Marquer des points ne suffit pas
La guerre scolaire veut dire quelque chose en France. Elle a opposé, dans les années 80, les partisans de l’École publique contre ceux de l’enseignement privé, sous le premier septennat de François Mitterrand. Elle mobilise aujourd’hui contre le gouvernement tous ceux qui, surtout à gauche, estiment le débat biaisé parce que les établissements publics sont de toute façon désertés par les riches.
Ce ne sont pas les moyens qui manquent pour les infrastructures: lycées ou collèges. C’est tout le reste, surtout dans les grandes métropoles, qui pose problème, à commencer par les ressources humaines. L’école publique reflète la société, avec son lot de violences et d’incivilités. Avec les difficultés de recrutements des profs. Avec la baisse de niveau problématique. Les écoles privées, confessionnelles ou non, sont perçues par les parents comme un refuge pour leurs enfants.

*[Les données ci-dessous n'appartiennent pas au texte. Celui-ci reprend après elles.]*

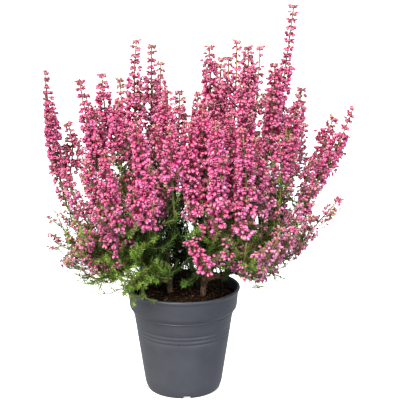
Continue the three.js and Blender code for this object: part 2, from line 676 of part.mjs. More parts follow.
// Every stem of the plant as a row of points, eased apart from the others
const limbOf = (name) => LIMBS.find((limb) => limb.name === name);
const limbChains = LIMBS.map((limb) => ({
  points: samplesOn(limbCurve(limb), SAMPLE_SPACING),
  limb: limb.name,
  footIndex: Infinity,
  solidRoom: LIMB_RADIUS + 0.4,
}));
const stemChains = LIMBS.flatMap(stemsOfLimb);
const spikeChains = SPIKES.map((row) => stemChains.find((chain) => chain.row === row));
const sideChains = spikeChains.filter((chain) => chain.row.side).map((chain) => {
  const joinIndex = chain.footIndex + 2;
  const { middle, tip } = chain.row.side;
  const curve = new THREE.CatmullRomCurve3(
    [chain.points[joinIndex], vector(middle), vector(tip)], false, 'centripetal');
  return {
    points: samplesOn(curve, SAMPLE_SPACING),
    footIndex: 0,
    limb: chain.limb,
    pinned: 1,
    leader: chain,
    joinIndex,
    row: chain.row.side,
  };
});
const chains = [...limbChains, ...stemChains, ...sideChains];
easeApart(chains);

// Whether needles at a place stay clear of every stem of another node
function roomForNeedles(place, own) {
  return chains.every((chain) => chain.points.every((point, i) => {
    const sameNode = chain.limb === own && i < chain.footIndex - 1 && !chain.solidRoom;
    return sameNode || place.distanceTo(point) > roomAt(chain, i) + NEEDLE_LENGTH * 1.15;
  }));
}

const part = new THREE.Group();

function addPiece(name, geometry, color, roughness) {
  geometry.computeVertexNormals();
  const material = new THREE.MeshStandardMaterial({ color, roughness, metalness: 0 });
  const mesh = new THREE.Mesh(geometry, material);
  mesh.name = name;
  part.add(mesh);
}

addPiece('pot', potGeometry(), POT_GREY, 0.5);
addPiece('soil', soilGeometry(), SOIL_BROWN, 0.95);
TRUNKS.forEach((trunk, index) => addPiece(trunk.name, woodyGeometry(index), BARK_BROWN, 0.85));

// Each spike and the leafy stem under it share one line, parted by the clearance
stemChains.forEach((chain) => {
  chain.line = new StemLine(chain.points);
  chain.flowerLength = chain.row.foot ? chain.line.distanceTo(chain.points[chain.footIndex]) : 0;
});

function leafyStems(limb, draw) {
  const room = (place) => roomForNeedles(place, limb.name);
  return stemChains.filter((chain) => chain.limb === limb.name).map((chain) => {
    const joints = stemChains.filter((other) => other.leader === chain)
      .map((other) => chain.line.distanceTo(other.points[0]));
    const from = chain.row.foot ? chain.flowerLength + CLEARANCE : 0;
    return leafyStem(chain.line, from, [...new Set(joints)], room, draw);
  });
}

LIMBS.forEach((limb, index) => {
  const stems = leafyStems(limb, seededDraws(100 + index));
  addPiece(`leafy_stems_${limb.name}`, toGeometry(joinAll(stems)), LEAF_GREEN, 0.6);
});

spikeChains.forEach((chain, index) => {
  const draw = seededDraws(500 + index);
  let spike = flowerSpike(chain.line, chain.flowerLength, chain.row.open, draw);
  const side = sideChains.find((other) => other.leader === chain);
  if (side) {
    const line = new StemLine(side.points);
    spike = joinAll([spike, flowerSpike(line, line.length, side.row.open, draw)]);
  }
  addPiece(`flower_spike_${String(index + 1).padStart(2, '0')}`, toGeometry(spike), FLOWER_PINK, 0.45);
});

export default part;
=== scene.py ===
# %% [markdown]
# # A potted cape heath
# This scene dresses the solids of a flowering cape heath in a nursery pot. The solids say where
# each stem and flower spike stands. The scene reads those places from them, and grows on them
# what a solid is too coarse for: thousands of small bells, needle leaves, twigs, bark and peat.
# All lengths are in millimetres until the moment a mesh is made, because a gardener thinks of a
# bell that is four millimetres long, and Blender's own unit is the metre.

import heapq
import math
from collections import namedtuple

import bpy
import numpy as np
from mathutils import Matrix, Vector, noise


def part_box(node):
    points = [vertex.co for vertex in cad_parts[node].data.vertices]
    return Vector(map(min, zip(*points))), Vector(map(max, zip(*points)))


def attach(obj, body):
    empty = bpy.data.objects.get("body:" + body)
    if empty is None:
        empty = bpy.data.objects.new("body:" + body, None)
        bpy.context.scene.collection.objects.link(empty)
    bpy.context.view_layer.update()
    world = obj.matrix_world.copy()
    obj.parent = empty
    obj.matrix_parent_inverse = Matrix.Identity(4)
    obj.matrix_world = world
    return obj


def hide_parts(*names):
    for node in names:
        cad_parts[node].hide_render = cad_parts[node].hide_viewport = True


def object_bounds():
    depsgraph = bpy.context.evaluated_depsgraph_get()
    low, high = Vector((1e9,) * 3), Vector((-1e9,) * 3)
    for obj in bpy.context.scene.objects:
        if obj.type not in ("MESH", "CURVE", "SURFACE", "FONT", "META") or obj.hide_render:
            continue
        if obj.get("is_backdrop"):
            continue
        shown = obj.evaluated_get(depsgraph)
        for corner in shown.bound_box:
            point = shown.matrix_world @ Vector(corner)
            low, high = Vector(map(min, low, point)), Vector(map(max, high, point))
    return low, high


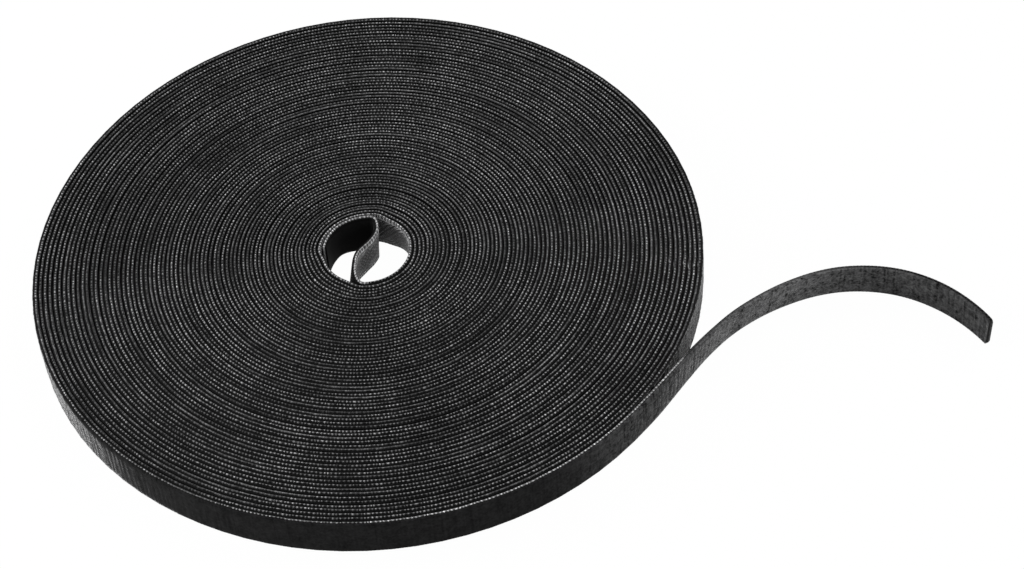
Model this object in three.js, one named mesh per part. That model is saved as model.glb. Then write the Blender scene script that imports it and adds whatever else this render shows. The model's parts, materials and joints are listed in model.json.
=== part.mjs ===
// A coreless roll of back-to-back hook and loop tape, lying flat on one edge of the tape.
// The tape is wound anticlockwise, seen from above, round a mandrel that has been pulled out.
// Its inner end still crosses the empty bore, where the mandrel's slot held it, and its folded tip
// lies between the bore and the first turn. Its outer end leaves the roll at a tangent and stands
// free in an arch. Units are millimetres and degrees, +Z up.
import * as THREE from 'three';

// Driving dimensions
const TAPE_WIDTH = 12.7;
const TAPE_THICKNESS = 1.35;
const HOOK_PLY_THICKNESS = 0.35;
const ROLL_DIAMETER = 203.2;
const BORE_DIAMETER = 25.4;
const WHOLE_LOOPS = 23;
const LOOP_GAP = 0.45;
const PLY_GAP = 0.3;
const FLEX_GAP = 0.3;

// Where the winding starts at the bore and where the free end leaves the rim, seen from above
const WINDING_START_ANGLE = 271.5;
const WINDING_END_ANGLE = 315.9;

// The free end: straight off the roll, then two bends to the right
const TAIL_STRAIGHT_LENGTH = 41;
const TAIL_FIRST_BEND_RADIUS = 58.8;
const TAIL_FIRST_BEND_ANGLE = -36.3;
const TAIL_LAST_BEND_RADIUS = 42.7;
const TAIL_LAST_BEND_ANGLE = -74;

// The inner end, from the first turn: a bend off the wall of the bore, an S across it, and a fold
// that lays its tip along the far wall
const INNER_BEND_RADIUS_SHARE = 0.252;
const INNER_BEND_ANGLE = -51.3;
const LOWER_SWEEP_RADIUS_SHARE = 0.735;
const UPPER_SWEEP_RADIUS_SHARE = 0.945;
const FOLD_RADIUS_SHARE = 0.173;
const FOLD_BEND_ANGLE = 89.5;
const FOLD_END_ANGLE = 87.3;
const TIP_END_ANGLE = 173;

// The first turns ride over the tip and over the start of the winding. Their ramps reach full
// height this lead ahead. Each loop after the second keeps a share of the bump beneath it.
const RAMP_ANGLE = 25;
const RAMP_LEAD_ANGLE = 8;
const BUMP_KEPT_SHARE = 0.5;

// How finely curves are stepped
const STEPS_PER_LOOP = 36;
const BEND_STEP_ANGLE = 7.5;
const NOSE_STEPS = 6;

const rollRadius = ROLL_DIAMETER / 2;
const boreRadius = BORE_DIAMETER / 2;
const halfTape = TAPE_THICKNESS / 2;
const flexReach = halfTape + FLEX_GAP;
const windingTurns = WHOLE_LOOPS + (WINDING_END_ANGLE - WINDING_START_ANGLE) / 360;

// The first and the last loop are one tape thick. Every loop between them stands for several
// turns of the real tape, and is as thick as it takes to fill the roll from bore to rim. Over one
// turn the strip swells to that thickness, and over another it thins again.
const loopPitch = TAPE_THICKNESS + LOOP_GAP;
const spareThickness =
  (rollRadius - boreRadius - TAPE_THICKNESS - windingTurns * loopPitch) / (windingTurns - 3);

const materials = {
  wound: new THREE.MeshStandardMaterial({ color: 0x202021, roughness: 0.9, metalness: 0 }),
  hook: new THREE.MeshStandardMaterial({ color: 0x161617, roughness: 0.7, metalness: 0 }),
  loop: new THREE.MeshStandardMaterial({ color: 0x343436, roughness: 0.95, metalness: 0 }),
};

function mesh(name, geometry, material) {
  const piece = new THREE.Mesh(geometry, material);
  piece.name = name;
  return piece;
}

// How far round a turn an angle lies from the start of the winding, as a share of the turn
function shareOfTurn(angle) {
  return THREE.MathUtils.euclideanModulo(angle - WINDING_START_ANGLE, 360) / 360;
}

// Rises from 0 to 1 over a ramp that is a lead short of a place
function rampTo(place, share) {
  const top = place - RAMP_LEAD_ANGLE / 360;
  return THREE.MathUtils.clamp(1 + (360 * (share - top)) / RAMP_ANGLE, 0, 1);
}

// Falls from 1 to 0 over a ramp past a place
function rampOff(place, share) {
  return THREE.MathUtils.clamp(1 - (360 * (share - place)) / RAMP_ANGLE, 0, 1);
}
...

Amélie Oudéa-Castéra a voulu protéger ses garçons comme tant d’autres parents français. Sans comprendre que son ministère, colonne vertébrale du récit républicain, n’est pas un court de tennis. Il ne suffit pas de marquer des points pour gagner le match. Il faut aussi donner confiance et inspirer le respect, pour imposer plus de discipline et de rigueur. Tout ce qu’elle vient de rater, pour être montée bien imprudemment au filet.